Comme l’affirme l’auteur Mark Manson : une vie sans problèmes, ça n’existe pas. La seule chose qu’on peut faire, c’est se créer de meilleurs problèmes. Des problèmes qu’on a envie d’avoir.

Et c’est un peu ce qui s’est passé pour Guillaume à Toronto.

Dans un milieu où le ballet occupe toute la place, son talent a pu se développer à la hauteur de son potentiel, mais il était encore isolé parmi ses pairs. « À l’école de ballet, les filles se tiennent ensemble. La plupart des gars font leur coming out et se regroupent entre eux parce qu’ils vivent les mêmes enjeux. J’ai vécu beaucoup de solitude pendant ces années-là. Une chance que j’avais mon cousin, parce que je ne serais pas passé au travers. »
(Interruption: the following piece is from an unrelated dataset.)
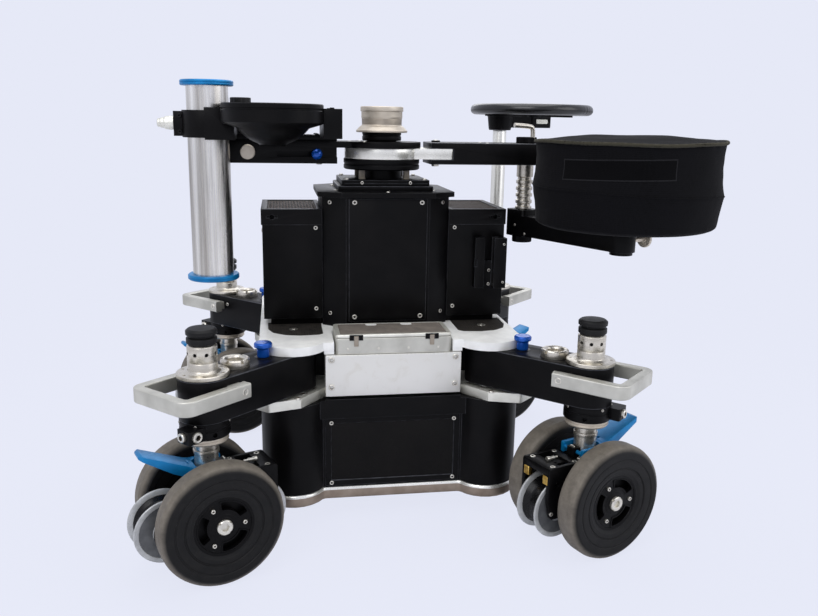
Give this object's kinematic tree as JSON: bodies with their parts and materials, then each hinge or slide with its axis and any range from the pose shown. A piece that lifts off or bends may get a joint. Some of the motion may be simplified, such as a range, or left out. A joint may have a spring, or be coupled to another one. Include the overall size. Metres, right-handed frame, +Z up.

Malgré tout, cette solitude lui a permis de se concentrer sur lui-même et de repousser ses limites. Même si le ballet est un travail d’ensemble, Guillaume affirme qu’un certain niveau d’égoïsme est nécessaire pour atteindre l’excellence.

« C’est ton corps, ta carrière, tes choix. Tu ne peux pas penser aux gens autour de toi, tu dois d’abord te concentrer sur ton cheminement. »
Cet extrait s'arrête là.